Me: Excuse me, could you tell me where your washroom is?
Confused Front Desk Guy: We don't have a washroom.
Me: No, really, I'm in the restaurant. How can you not have a washroom?
Confused Front Desk Guy: You mean the bathroom?
Me: Yes, the washroom.

I sent Mr. Spit to ask for the lavatory, just because.

So, back to our meal, now that we are finally seated. The Chef sent out cream of artichoke soup. Which you would think would be good. You'd be wrong. But, because I am polite, and Canadian, I made Mr. Spit drink mine too. You know, so the chef wouldn't be offended. Then our meals arrived. I had the gnocchi. Now, I must confess, I'm a bit of a gnocchi connoisseur. I love gnocchi, so when I saw that it was homemade, I was excited. Mr. Spit had the salmon, and we ordered a side of fava beans. The salmon was really, really rare. Like, sushi rare. Which is fine, if you are ordering sushi. When you've ordered the poached salmon, well you expect it to have seen enough water after it's demise, that you aren't wondering if it's still going to swim.

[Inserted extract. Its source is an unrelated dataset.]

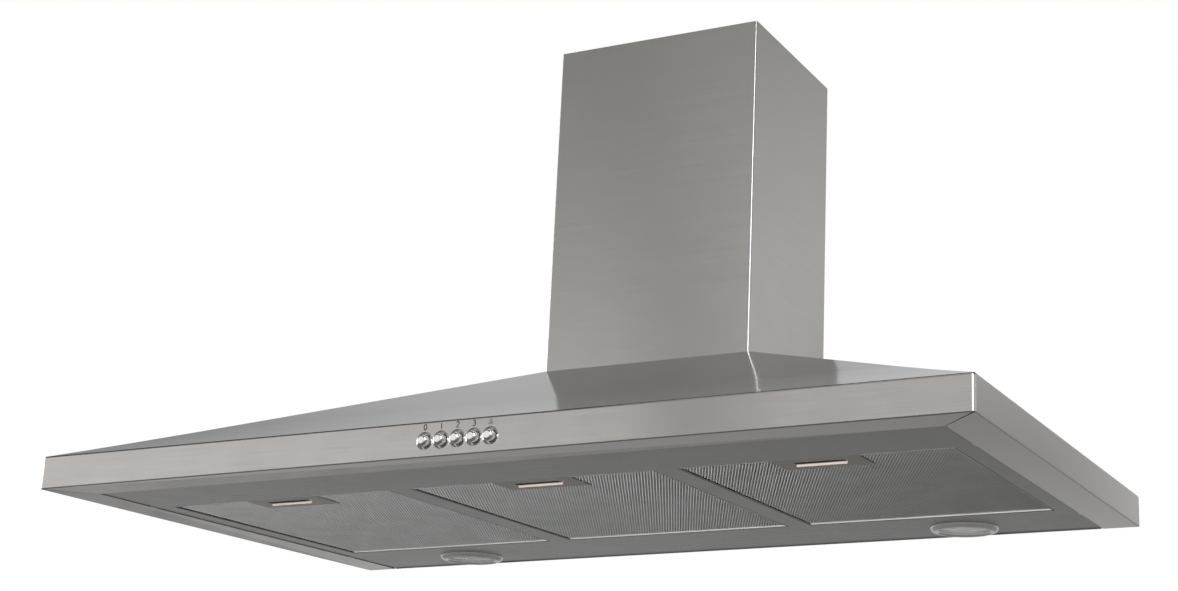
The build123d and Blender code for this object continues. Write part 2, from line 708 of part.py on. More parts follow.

Now, about the much awaited gnocchi. Good gnocchi is plump, firm, slightly chewy to the taste. Not rubber, but a bit of a resistance when you bite into it. There shouldn't be much flavour to the gnocchi, it's mostly potato and flour, so the sauce should have some good flavour to it. Note, I said flavour. So, when I took a bite of the odd, limp broccoli and spinach mixture, very artfully arranged underneath, and my mouth burned, that would be a signal that we were past flavour, and into wallop. I made Mr. Spit have a bite, and he choked on his water, trying to cool his mouth down. So, I ate my 12 gnocchi, and left the green bits behind. I ate one of the fava beans, which are generally served out of the pod. Unfortunately, they were an heirloom variety, so they still had the string attached to the pod, which makes them like eating beans with a side of dental floss. I carefully pulled the beans out, and tried to eat them, but they were crunchy, and stuck in my teeth.

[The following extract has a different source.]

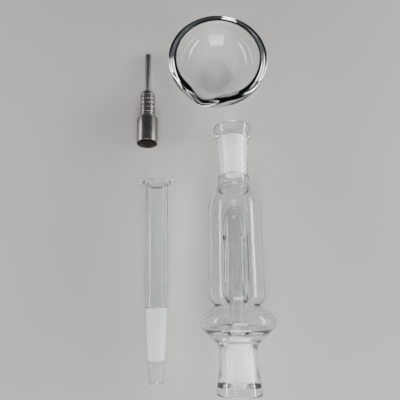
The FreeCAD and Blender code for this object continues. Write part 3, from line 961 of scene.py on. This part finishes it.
@dataclass
class NeckTube(LaidPiece):
    """The neck tube: drip tip, ground cone, straight tube and a rolled lip with two roll stops."""

    near: Circle = Circle(7.85, 49.0)
    far: Circle = Circle(10.1, 136.5)
    heading: float = 1.2
    top: float = 137.7
    bore: float = 6.35
    mouth_radius: float = 7.19
    lip_soft: float = 1.2
    lip_foot: float = 134.9
    barrel_top: float = 134.2
    cone_foot: float = 13.8
    cone_top: float = 48.2
    cone_foot_radius: float = 5.68
    cone_top_radius: float = 7.4
    drip_radius: float = 5.2
    drip_wall: float = 1.3
    drip_soft: float = 0.6
    cone_zone: tuple[float, float] = (14.2, 47.9)
    cone_skin: float = 0.3
    stop_radius: float = 2.1
    stop_out: float = 11.9
    nodes: tuple[str, ...] = ("drip_tip", "ground_cone", "neck_tube", "tube_lip")
    stops: tuple[str, ...] = ("roll_stop_left", "roll_stop_right")

    def corners(self) -> list[Corner]:
        """Runs from the drip end up the outside and down the bore.

        Returns:
            The corners.
        """
        return [
            Corner(self.drip_radius - self.drip_wall, 0.0, self.drip_soft),
            Corner(self.drip_radius, 0.0, self.drip_soft),
            Corner(self.cone_foot_radius, self.cone_foot, 1.0),
            Corner(self.cone_top_radius, self.cone_top, 0.3),
            Corner(self.near.radius, self.near.height, 0.4),
            Corner(self.near.radius, self.barrel_top, 0.8),
            Corner(self.far.radius, self.lip_foot, 1.5),
            Corner(self.far.radius, self.top, self.lip_soft),
            Corner(self.mouth_radius, self.top, 0.7),
            Corner(self.bore, self.far.height, 0.6),
            Corner(self.bore, self.cone_top, 1.0),
            Corner(self.cone_foot_radius - self.drip_wall, self.cone_foot, 1.0),
        ]

    def grind(self, bm: bmesh.types.BMesh) -> None:
        """Gives the outside of the cone the second material.

        Args:
            bm: the tube's skin, in the piece's frame.
        """
        low, high = self.cone_zone
        for face in bm.faces:
            centre = face.calc_center_median()
            cone_radius = self.cone_foot_radius + JOINT_SLOPE * (centre.z - self.cone_foot)
            if centre.xy.length > cone_radius - self.cone_skin and low < centre.z < high:
                face.material_index = 1

    def build(self, effects: Effects) -> bpy.types.Object:
        """Builds and dresses the tube.

        Args:
            effects: the shared groups.

        Returns:
            The glass piece.
        """
        bm = Outline(self.corners()).turned()
        place = settle([bm], self.turn(), self.nodes)
        for side in (-1, 1):
            bead = bmesh.new()
            bmesh.ops.create_icosphere(bead, subdivisions=4, radius=self.stop_radius)
            bmesh.ops.translate(bead, verts=bead.verts, vec=(side * self.stop_out, 0, self.far.height))
            bm = fused(bm, bead)
        self.grind(bm)
        finishes = [ClearGlass("tube_clear_glass").material(effects, place),
                    GroundGlass("tube_ground_cone").material(effects, place)]
        piece = finished("neck_tube_glass", bm, place, finishes)
        hand_over(piece, Body.TUBE, self.nodes + self.stops)
        return piece


@dataclass
class MetalTip(LaidPiece):
    """The stepped metal tip: a tapered base, a grooved coupling and a thin stem, with a channel."""

    near: Circle = Circle(8.1, 20.5)
    far: Circle = Circle(2.35, 80.7)
    heading: float = 1.9
    edge: float = 0.22
    channel: float = 1.0
    base_mouth: float = 7.25
    base_bore: float = 6.375
    bore_depth: float = 17.5
    base_end: float = 7.95
    coupling_foot: float = 23.1
    coupling_radius: float = 5.6
    coupling_top: float = 42.7
    groove_count: int = 5
    groove_first: float = 24.5
    groove_pitch: float = 3.7
    groove_width: float = 1.1
    groove_depth: float = 0.45
    groove_soft: float = 0.12
    stem_foot: float = 47.1
    stem_soft: float = 0.5

    def base(self) -> list[Corner]:
        """Draws the base: a sleeve that narrows towards its open end, closed by a shoulder.

        Returns:
            The corners.
        """
        return [
            Corner(self.base_mouth, 0.0, self.edge),
            Corner(self.base_end, 0.0, self.edge),
            Corner(self.near.radius, self.near.height, self.edge),
            Corner(self.coupling_radius, self.coupling_foot),
            Corner(self.channel, self.coupling_foot),
            Corner(self.channel, self.bore_depth),
            Corner(self.base_bore, self.bore_depth, self.edge),
        ]

    def coupling(self) -> list[Corner]:
        """Draws the coupling: grooves round a straight length, then a long shoulder.

        Returns:
            The corners.
        """
        outer = self.coupling_radius
        inner = outer - self.groove_depth
        soft = self.groove_soft
        corners = [Corner(self.channel, self.coupling_foot), Corner(outer, self.coupling_foot)]
        for index in range(self.groove_count):
            low = self.groove_first + index * self.groove_pitch
            high = low + self.groove_width
            corners += [Corner(outer, low, soft), Corner(inner, low, soft),
                        Corner(inner, high, soft), Corner(outer, high, soft)]
        corners += [Corner(outer, self.coupling_top, self.edge),
                    Corner(self.far.radius, self.stem_foot), Corner(self.channel, self.stem_foot)]
        return corners

    def stem(self) -> list[Corner]:
        """Draws the stem: a thin rod with a rounded end.

        Returns:
            The corners.
        """
        return [
            Corner(self.channel, self.stem_foot),
            Corner(self.far.radius, self.stem_foot),
            Corner(self.far.radius, self.far.height, self.stem_soft),
            Corner(self.channel, self.far.height, self.edge),
        ]

    def build(self, effects: Effects) -> list[bpy.types.Object]:
        """Builds and dresses the three metal pieces.

        Args:
            effects: the shared groups.

        Returns:
            The pieces.
        """
        sections = {"tip_base": self.base(), "tip_coupling": self.coupling(), "tip_stem": self.stem()}
        meshes = {node: Outline(corners).turned() for node, corners in sections.items()}
        place = settle(list(meshes.values()), self.turn(), list(meshes))
        metal = TurnedMetal("turned_titanium").material(effects, place)
        pieces = []
        for node, bm in meshes.items():
            piece = finished(node + "_turned", bm, place, [metal])
            hand_over(piece, Body.METAL_TIP, [node])
            pieces.append(piece)
        return pieces


@dataclass
class Dish:
    """The thick round-bottomed dish with its pouring lip."""

    radius: float = 37.25
    height: float = 27.0
    foot_radius: float = 13.0
    round_height: float = 24.0
    bottom: float = 3.6
    mouth_radius: float = 30.95
    inner_foot_radius: float = 6.5
    wall_rows: int = 18
    outer_soft: float = 1.6
    inner_soft: float = 2.0
    spout_reach: float = 4.8
    spout_spread: float = math.radians(15.0)
    spout_pinch: float = 1.3
    spout_pinch_away: float = 2.2
    spout_growth: float = 1.5
    spout_height: float = 15.0
    spout_heading: float = math.radians(-108.0)
    nodes: tuple[str, ...] = ("dish_bowl", "dish_rim")

    @staticmethod
    def wall(foot_radius: float, foot: float, rim_radius: float, round_height: float,
             rows: int) -> list[Corner]:
        """Gives a quarter of an ellipse, from the foot to where the wall stands upright.

        Args:
            foot_radius: the radius at the foot.
            foot: the height of the foot.
            rim_radius: the radius of the upright wall.
            round_height: the height where the wall becomes upright.
            rows: how many rows the curve has.

        Returns:
            The curve's corners from the foot up.
        """
        depth = (round_height - foot) / math.sqrt(1 - (foot_radius / rim_radius) ** 2)
        lowest = math.asin((round_height - foot) / depth)
        angles = [lowest * (1 - row / rows) for row in range(rows + 1)]
        return [Corner(rim_radius * math.cos(a), round_height - depth * math.sin(a)) for a in angles]

    def corners(self) -> list[Corner]:
        """Runs from the middle of the foot, over the rim, to the middle of the inside.

        Returns:
            The corners.
        """
        outside = self.wall(self.foot_radius, 0.0, self.radius, self.round_height, self.wall_rows)
        inside = self.wall(self.inner_foot_radius, self.bottom, self.mouth_radius, self.height,
                           self.wall_rows)
        rim = [Corner(self.radius, self.height, self.outer_soft),
               Corner(self.mouth_radius, self.height, self.inner_soft)]
        return [Corner(0.0, 0.0)] + outside + rim + inside[-2::-1] + [Corner(0.0, self.bottom)]

    def draw_lip(self, bm: bmesh.types.BMesh) -> None:
        """Draws the pouring lip out of the wall, and pinches the wall in beside it.

        Args:
            bm: the dish's skin, in its own frame.
        """
        for vert in bm.verts:
            climb = (vert.co.z - self.height + self.spout_height) / self.spout_height
            growth = max(0.0, climb) ** self.spout_growth
            angle = math.atan2(vert.co.y, vert.co.x)
            away = abs(math.remainder(angle - self.spout_heading, math.tau)) / self.spout_spread
            lip = self.spout_reach * math.exp(-(away ** 2))
            pinch = self.spout_pinch * math.exp(-((away - self.spout_pinch_away) ** 2))
            outwards = Vector((math.cos(angle), math.sin(angle), 0))
            vert.co += outwards * growth * (lip - pinch)

    def build(self, effects: Effects) -> bpy.types.Object:
        """Builds and dresses the dish.

        Args:
            effects: the shared groups.

        Returns:
            The glass piece.
        """
        bm = Outline(self.corners(), closed=False).turned()
        self.draw_lip(bm)
        place = settle([bm], Matrix.Identity(4), self.nodes)
        finish = ClearGlass("dish_thick_glass", ripple_scale=0.06, ripple_stretch=1.0,
                            ripple_height=0.00012).material(effects, place)
        piece = finished("dish_glass_bowl", bm, place, [finish])
        hand_over(piece, Body.DISH, self.nodes)
        return piece


# ------------------------------------------------------------------ studio
@dataclass(frozen=True)
class Softbox:
    """A soft rectangular lamp."""

    name: str
    place: Place
    aim: Place
    width: float
    height: float
    power: float
    colour: Colour = (1.0, 1.0, 1.0)

    def build(self) -> None:
        """Hangs the lamp and points it."""
        light = bpy.data.lights.new(self.name, "AREA")
        light.shape = "RECTANGLE"
        light.size = self.width
        light.size_y = self.height
        light.energy = self.power
        light.color = self.colour
        lamp = bpy.data.objects.new(self.name, light)
        lamp.location = self.place
        lamp.rotation_euler = (Vector(self.aim) - Vector(self.place)).to_track_quat("-Z", "Y").to_euler()
        bpy.context.scene.collection.objects.link(lamp)


@dataclass
class Studio:
    """The pale floor, the lamps, the dim surround and the camera."""

    floor_size: float = 8.0
    floor_gap: float = 0.00003
    floor_colour: Colour = (0.50, 0.49, 0.475)
    surround: Colour = (0.30, 0.32, 0.35)
    surround_strength: float = 0.4
    camera_place: Place = (-0.00106, -0.07545, 0.2835)
    camera_tilt: float = 13.8
    lens: float = 34.92
    sensor: float = 36.0
    nearest: float = 0.01
    glass_walls: int = 24
    shadow_walls: int = 40
    lamps: tuple[Softbox, ...] = field(default_factory=lambda: (
        Softbox("left_strip", place=(-0.64, 0.04, 0.22), aim=(0.0, 0.04, 0.02),
                width=0.80, height=0.06, power=3.8),
        Softbox("right_strip", place=(0.64, 0.04, 0.18), aim=(0.0, 0.04, 0.02),
                width=0.80, height=0.07, power=6.5),
        Softbox("window_softbox", place=(0.06, -0.62, 0.62), aim=(0.0, 0.0, 0.0),
                width=0.55, height=0.30, power=7.5, colour=(1.0, 0.97, 0.92)),
    ))

    def build_floor(self) -> None:
        """Lays the pale matt floor just under the pieces."""
        bm = bmesh.new()
        bmesh.ops.create_grid(bm, x_segments=1, y_segments=1, size=self.floor_size / 2)
        bmesh.ops.translate(bm, verts=bm.verts, vec=(0, 0, cad_box[0].z - self.floor_gap))
        material = bpy.data.materials.new("pale_floor")
        material.use_nodes = True
        wiring = Wiring(material.node_tree)
        matt = wiring.add("ShaderNodeBsdfPrincipled", {
            "Base Color": (*self.floor_colour, 1.0), "Roughness": 0.75, "Specular IOR Level": 0.25})
        output = wiring.add("ShaderNodeOutputMaterial")
        wiring.join(matt.outputs[0], output.inputs["Surface"])
        floor = finished("floor", bm, Matrix.Identity(4), [material])

    def build_surround(self) -> None:
        """Sets the dim even light of the room."""
        world = bpy.data.worlds.new("surround")
        world.use_nodes = True
        background = world.node_tree.nodes["Background"]
        background.inputs["Color"].default_value = (*self.surround, 1.0)
        background.inputs["Strength"].default_value = self.surround_strength
        bpy.context.scene.world = world

    def build_camera(self) -> None:
        """Stands the camera over the pieces, looking down and a little forwards."""
        camera_data = bpy.data.cameras.new("bench_camera")
        camera_data.lens = self.lens
        camera_data.sensor_width = self.sensor
        camera_data.clip_start = self.nearest
        camera = bpy.data.objects.new("bench_camera", camera_data)
        camera.location = self.camera_place
        camera.rotation_euler = (math.radians(self.camera_tilt), 0.0, 0.0)
        bpy.context.scene.collection.objects.link(camera)
        bpy.context.scene.camera = camera

    def allow_glass_walls(self) -> None:
        """Lets light pass as many walls as nest in the body."""
        cycles = bpy.context.scene.cycles
        cycles.max_bounces = self.glass_walls
        cycles.transmission_bounces = self.glass_walls
        cycles.transparent_max_bounces = self.shadow_walls

    def build(self) -> None:
        """Builds the whole studio."""
        self.build_floor()
        for lamp in self.lamps:
            lamp.build()
        self.build_surround()
        self.build_camera()
        self.allow_glass_walls()
        LOG.info("studio: %d lamps", len(self.lamps))


def main() -> None:
    """Builds every piece of the set, then the studio."""
    logging.basicConfig(level=logging.INFO, format="%(name)s: %(message)s")
    effects = Effects()
    ExtractorBody().build(effects)
    NeckTube().build(effects)
    MetalTip().build(effects)
    Dish().build(effects)
    Studio().build()


if __name__ == "__main__":
    main()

They brought us the dessert menu, but dessert is one of my favourite parts of any meal, and I just couldn't bear any more disappointment.

Cost of the drinks - free, the bar paid for them during the 50 minutes we were waiting for our reservation.
Cost of the gnocchi - free, after Mr. Spit horrified the waitress when water came out his nose while he choked.
Cost of the beans - 8.00. Approximately $4.00 a bean.
Cost of the Sushi Salmon - $22.00, but they didn't provide any rice, kelp, or wasabi to make sushi.
Cost of the Tip - $10.00, because we tipped on the entire meal's price, cause we are Canadians, and we are like that. We would have apologized, if we could have found someone to listen.
Cost of confusing the front desk guy over bathrooms - worth the entire price of the meal.

I have to go now, I'm waiting for my nachos from room service to arrive, so that we don't starve to death. The Moral of the Story: we are making our own reservation for dinner tomorrow. Mr. Spit has drawn my attention to the in-room guide about SFO's restaurants.